A entrega vigiada torna-se uma verdadeira exceção ao princípio de que toda autoridade que tem conhecimento de um delito no exercício de suas funções deve denunciá-lo e persegui-lo. Por uma questão de política criminal, considera-se mais conveniente não interceptar imediatamente esse carregamento de droga para conseguir um resultado mais positivo, ou seja, o desbaratamento de toda a organização criminosa.

Essa técnica de investigação pressupõe a existência de uma efetiva cooperação internacional na repressão ao tráfico ilícito, pois a entrega vigiada implica, no mínimo, a participação de dois Estados, aquele de onde é remetido o entorpecente e aquele que o recebe. Por isso, a legislação de ambos os países deve levar em conta a possibilidade de aplicar a entrega vigiada ou controlada, para que a remessa que sai de um país seja apreendida pelo país de destino e se proceda à detenção dos destinatários e participantes do referido envio.

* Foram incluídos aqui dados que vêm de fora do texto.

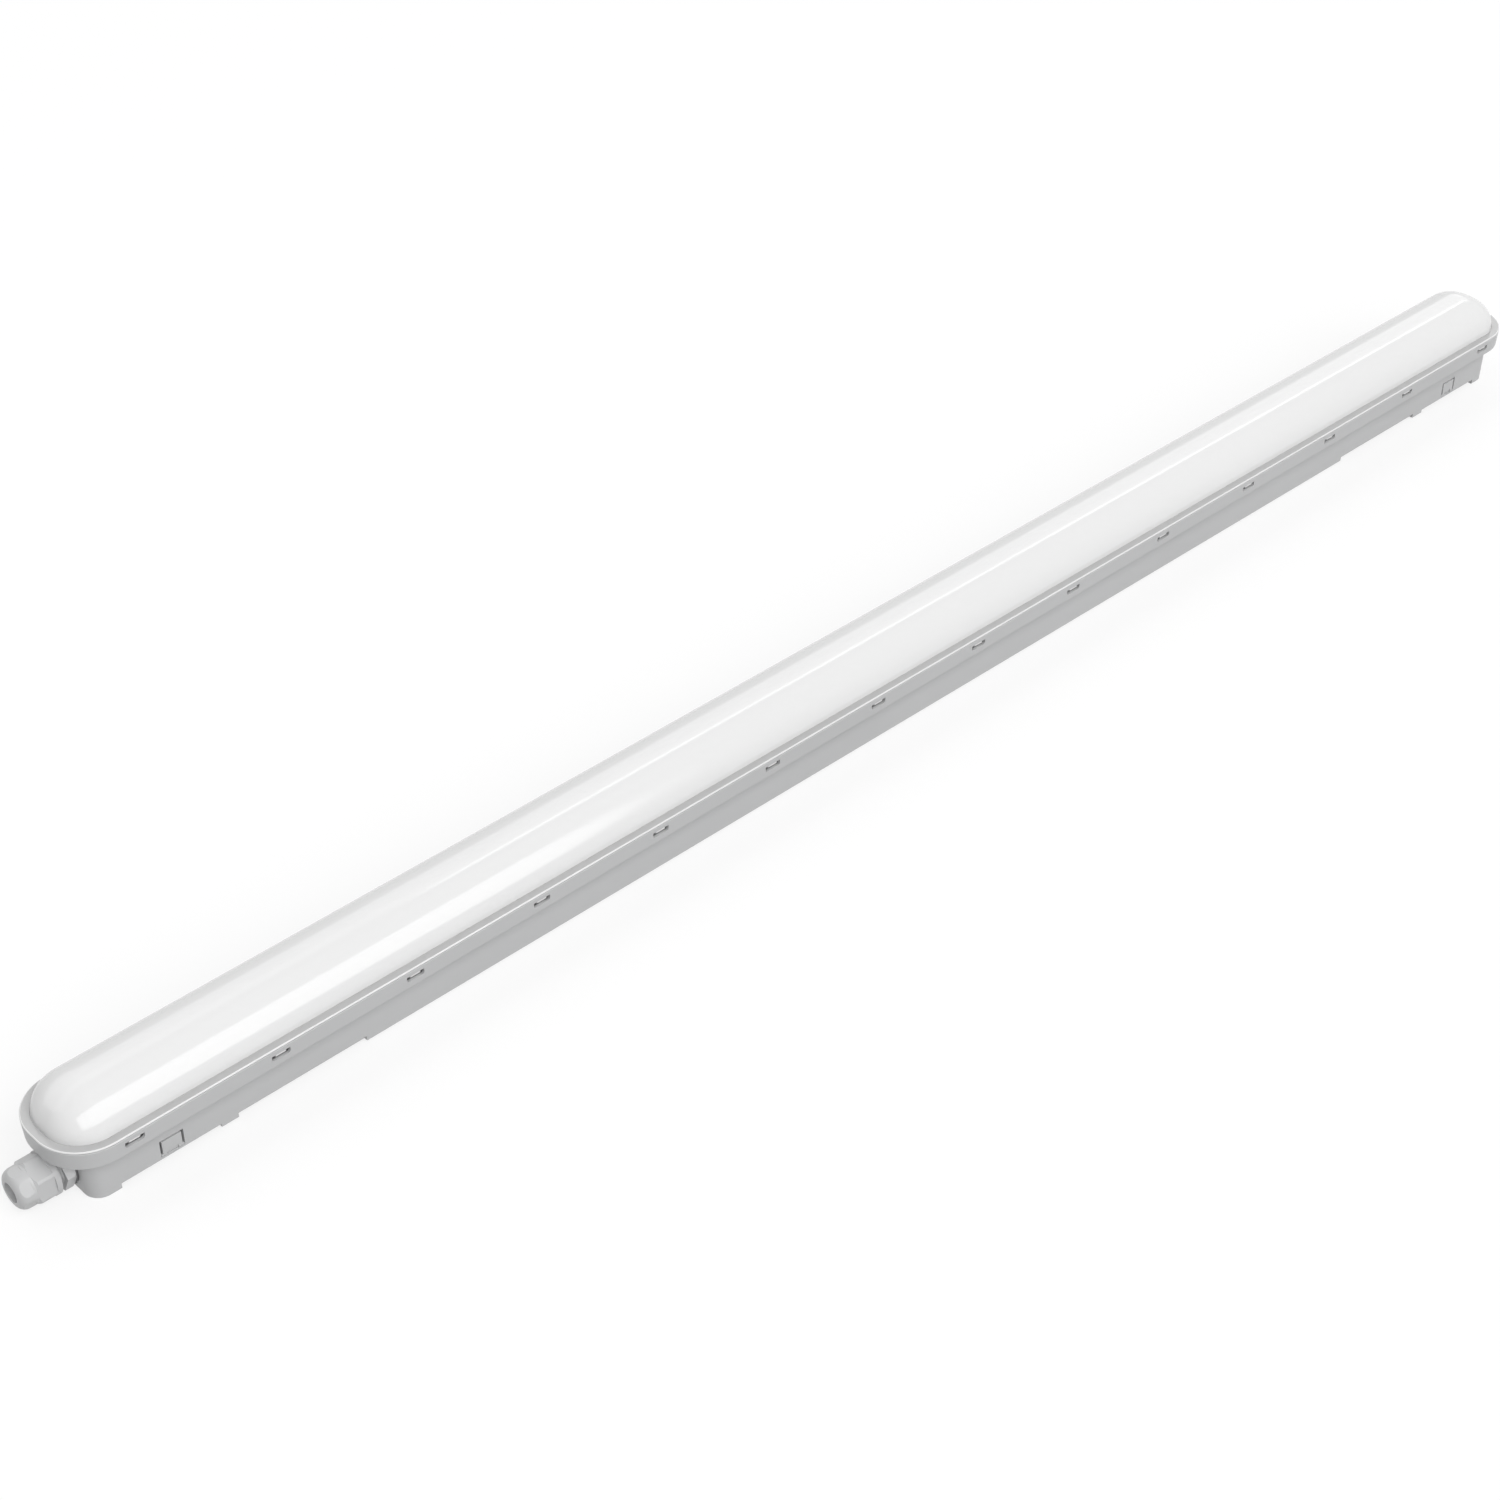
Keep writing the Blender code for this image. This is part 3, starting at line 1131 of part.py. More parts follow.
def make_clips():
    """Saddle clips that hold the mains wires to the floor."""
    floor = FLOOR_TOP + SEAT_GAP
    leave_x = terminal_middle() + TERMINAL_LENGTH / 2
    end_x = TRAY_MIDDLE - DRIVER_LENGTH / 2
    room = WIRE_RADIUS + SEAT_GAP
    low_y, high_y = wire_lane(TERMINAL_POLES[0]) - room, wire_lane(TERMINAL_POLES[1]) + room
    roof = floor + 2 * WIRE_RADIUS + SEAT_GAP
    wide_low, wide_high, top = low_y - CLIP_WALL, high_y + CLIP_WALL, roof + CLIP_WALL
    section = (
        (wide_low, floor), (low_y, floor), (low_y, roof), (high_y, roof), (high_y, floor),
        (wide_high, floor), (wide_high, top), (wide_low, top),
    )
    for number, share in enumerate(CLIP_PLACE_SHARES, 1):
        x = leave_x + share * (end_x - leave_x)
        bm = bmesh.new()
        start = [Vector((x - CLIP_WIDTH / 2, y, z)) for y, z in section]
        end = [Vector((x + CLIP_WIDTH / 2, y, z)) for y, z in section]
        add_prism(bm, start, end)
        solid(f"wire_clip_{number}", bm, look=material("board white", BOARD_WHITE, 0.4))


def centre_all():
    """Hangs every piece on one empty, so that the origin lies under the middle of the whole part's box."""
    centre = bpy.data.objects.new("fixture_centre", None)
    bpy.context.scene.collection.objects.link(centre)
    centre.location = (CENTRE_SHIFT, 0, 0)
    for obj in list(bpy.data.objects):
        if obj is not centre:
            obj.parent = centre


def main():
    clear_scene()
    tab_notch = tab_notch_cutter()
    make_housing(tab_notch)
    make_cover()
    make_gasket()
    make_tabs(tab_notch)
    make_gland_body()
    make_gland_washer()
    make_gland_seal()
    make_gland_nut()
    make_tray()
    make_boards()
    make_tray_screws()
    make_driver()
    make_terminal_block()
    make_mains_wires()
    make_earth_wire()
    make_leads()
    make_grommet()
    make_clips()
    centre_all()


main()
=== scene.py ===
"""Looks of the vapor tight light fixture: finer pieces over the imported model, finishes, light and camera."""

import math

import bmesh
import bpy
from mathutils import Matrix, Vector

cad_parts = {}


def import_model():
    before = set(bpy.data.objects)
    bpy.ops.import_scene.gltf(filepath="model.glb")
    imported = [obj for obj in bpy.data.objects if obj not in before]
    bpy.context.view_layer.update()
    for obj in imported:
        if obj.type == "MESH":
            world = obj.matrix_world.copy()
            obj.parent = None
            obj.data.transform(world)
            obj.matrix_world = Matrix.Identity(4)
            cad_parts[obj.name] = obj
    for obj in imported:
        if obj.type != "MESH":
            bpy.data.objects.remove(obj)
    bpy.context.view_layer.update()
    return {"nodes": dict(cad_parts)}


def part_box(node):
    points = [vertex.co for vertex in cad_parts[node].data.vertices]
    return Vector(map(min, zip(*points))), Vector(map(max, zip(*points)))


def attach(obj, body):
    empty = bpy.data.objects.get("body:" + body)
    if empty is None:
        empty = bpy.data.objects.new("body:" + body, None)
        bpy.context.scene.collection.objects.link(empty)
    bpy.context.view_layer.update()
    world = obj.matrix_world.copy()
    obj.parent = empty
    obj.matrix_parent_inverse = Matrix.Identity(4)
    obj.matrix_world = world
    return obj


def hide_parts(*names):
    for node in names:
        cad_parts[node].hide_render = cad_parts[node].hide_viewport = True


MM = 0.001

# The photograph's camera, solved from the fixture's own edges and windows.
PHOTO_LENS_MM = 68.16
SENSOR_MM = 36
CAMERA_PLACE = (-1.06365, -1.0055, 1.0994)
CAMERA_HEADING_DEG = 43.33
CAMERA_PITCH_DEG = 37.905

# The light: an even sky, a large softbox behind with a bright edge, a panel in front and a weak fill. The
# floor is part white and part shaded where the camera sees it, so it keeps a faint shadow.
# Each box has its angle, its spread, its reach along X as a share of the distance, and its radiance.
SKY_LEVEL = 0.29
LIGHT_DISTANCE = 12
KEY_BOX = (134, 44, (-1.2, 1.9), 1.01)
EDGE_BOX = (109.5, 5, (0.45, 1.5), 3.6)
FRONT_BOX = (42, 44, (-0.85, 0.56), 3.1)
FILL_BOX = (20, 44, (-3.5, -0.5), 0.26)
FLOOR_WHITE_SHARE = 0.75

# Colours, as linear values.
HOUSING_GREY = (0.49, 0.493, 0.497, 1)
GLAND_LOOK = (0.5, 0.502, 0.506, 1)
OPAL_LOOK = (0.73, 0.73, 0.73, 1)
# The brim's top colour is a painted shade: greyer than the opal, it stands for the shade beside the dome.
BRIM_PAINTED_SHADE = (0.48, 0.48, 0.48, 1)
RUBBER_LOOK = (0.16, 0.16, 0.165, 1)
SEAL_BLACK = (0.02, 0.02, 0.02, 1)
ENAMEL_LOOK = (0.78, 0.78, 0.76, 1)
BOARD_LOOK = (0.8, 0.8, 0.78, 1)
STEEL_LOOK = (0.55, 0.55, 0.56, 1)
PHOSPHOR = (0.8, 0.55, 0.06, 1)
FLOOR_LOOK = (0.42, 0.42, 0.42, 1)
FLOOR_SEEN = (0.96, 0.96, 0.96, 1)

# What the finer pieces add to the model's own sizes.
EDGE_STEPS = 4
BODY_EDGE = 0.5 * MM
FILLET = 0.5 * MM
RIM_EDGE = 0.35 * MM
HEX_ROUND = 0.5 * MM
HEX_ROUND_STEPS = 4
SEAM_ROUND = 0.45 * MM
FOOT_GROOVE = 0.3 * MM
BRIM_DISH = 0.3 * MM
CROSS_REACH = 1.7 * MM
CROSS_HALF = 0.32 * MM
CROSS_DEPTH = 1.1 * MM
THREAD_PITCH = 1.5 * MM
THREAD_DEPTH = 0.45 * MM
THREAD_SINK = 0.25 * MM
THREAD_FORM = ((0, 0), (0.22, 0), (0.45, 1), (0.6, 1), (0.83, 0))
LIP_SHARE = 1.5
LEVEL_NORMAL = 0.6
TAB_EDGE = 0.2 * MM
EMITTER_TOP = 0.01 * MM

# The screws' heads: a low dome on a straight edge.
HEAD_STEPS = 32
HEAD_EDGE_SHARE = 0.35
HEAD_POWER = 0.6
HEAD_MIDDLE = 0.05 * MM
HEAD_LEAST = 0.06 * MM

# How each finer piece is cleaned and shaded.
WELD = 0.003 * MM
FLAT_DEG = 0.4
SMOOTH_DEG = 32
WIRE_SMOOTH_DEG = 60
ROUNDED_SHARP_DEG = 80
BEVEL_SEGMENTS = 2
AREA_WEIGHT = 100

# The grain and the patches of colour that every finish has.
GRAIN_STRENGTH = 0.3
GRAIN_DETAIL = 3
PATCH_DETAIL = 4
PATCH_RANGE = (0.3, 0.7)

# The floor, and how near and how far the camera sees.
FLOOR_REACH = 20
FLOOR_SINK = 0.05 * MM
CLIP_RANGE = (0.05, 60)

# Which body carries a node, where it isn't the housing's own.
BODY_OF = {
    "cover": "cover_body", "gland_seal": "seal_body", "gland_nut": "nut_body", "spring_tab_1": "tab_body_1",
    "spring_tab_2": "tab_body_2", "spring_tab_3": "tab_body_3", "spring_tab_4": "tab_body_4",
}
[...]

Caso não ocorra essa cooperação internacional, torna-se inaplicável a entrega vigiada, pois se o país de destino não perseguir criminalmente os destinatários da remessa, não tem sentido a saída do entorpecente do país de origem. Além disso, a entrega vigiada é complementada com outra técnica de investigação, a atuação do agente encoberto (oculto) [3] , já que este, infiltrado na organização criminosa, pode fornecer a informação necessária sobre o envio de um carregamento, o lugar pelo qual transitará, o meio de transporte utilizado e o lugar de destino. Para garantir o sucesso da investigação, portanto, será conveniente combinar a atuação do agente encoberto com a entrega vigiada.”

[1] Tradução de excerto da obra El arrependido, el agente encubierto y la entrega vigilada, de CARLOS ENRIQUE EDWARDS, Buenos Aires, Ad-Hoc, 1996, ps. 107 e 108, n. 1.

[2] A “entrega vigiada” não era prevista em nossa legislação, que só admitia a “ação controlada, que consiste em retardar a interdição policial do que se supõe ação praticada por organizações criminosas” (art. 1.º, II, da Lei do Crime Organizado, Lei n. 9.034, de 3 de maio de 1995, alterada pela Lei n. 10.217, de 11 de abril de 2001). Foi, contudo, prevista no art. 33, II, da Lei n. 10.409, de 11 de janeiro de 2002, que alterou a Lei Antitóxicos (Lei n. 6.368/76):

Art. 33. Em qualquer fase da persecução criminal relativa aos crimes previstos nesta Lei, são permitidos, além dos previstos na Lei n.° 9.034, de 3 de maio de 1995, mediante autorização judicial, e ouvido o representante do Ministério Público, os seguintes procedimentos investigatórios:

(…) II – a não-atuação policial sobre os portadores de produtos, substâncias ou drogas ilícitas que entrem no território brasileiro, dele saiam ou nele transitem, com a finalidade de, em colaboração ou não com outros países, identificar e responsabilizar maior número de integrantes de operações de tráfico e distribuição, sem prejuízo da ação penal cabível.

[3] O art. 2.º, V, da Lei n. 9.034, de 3 de maio de 1995, com redação da Lei n. 10.217, de 11 de abril de 2001, prevê a “infiltração por agentes de polícia ou de inteligência”, referindo-se a organizações criminosas.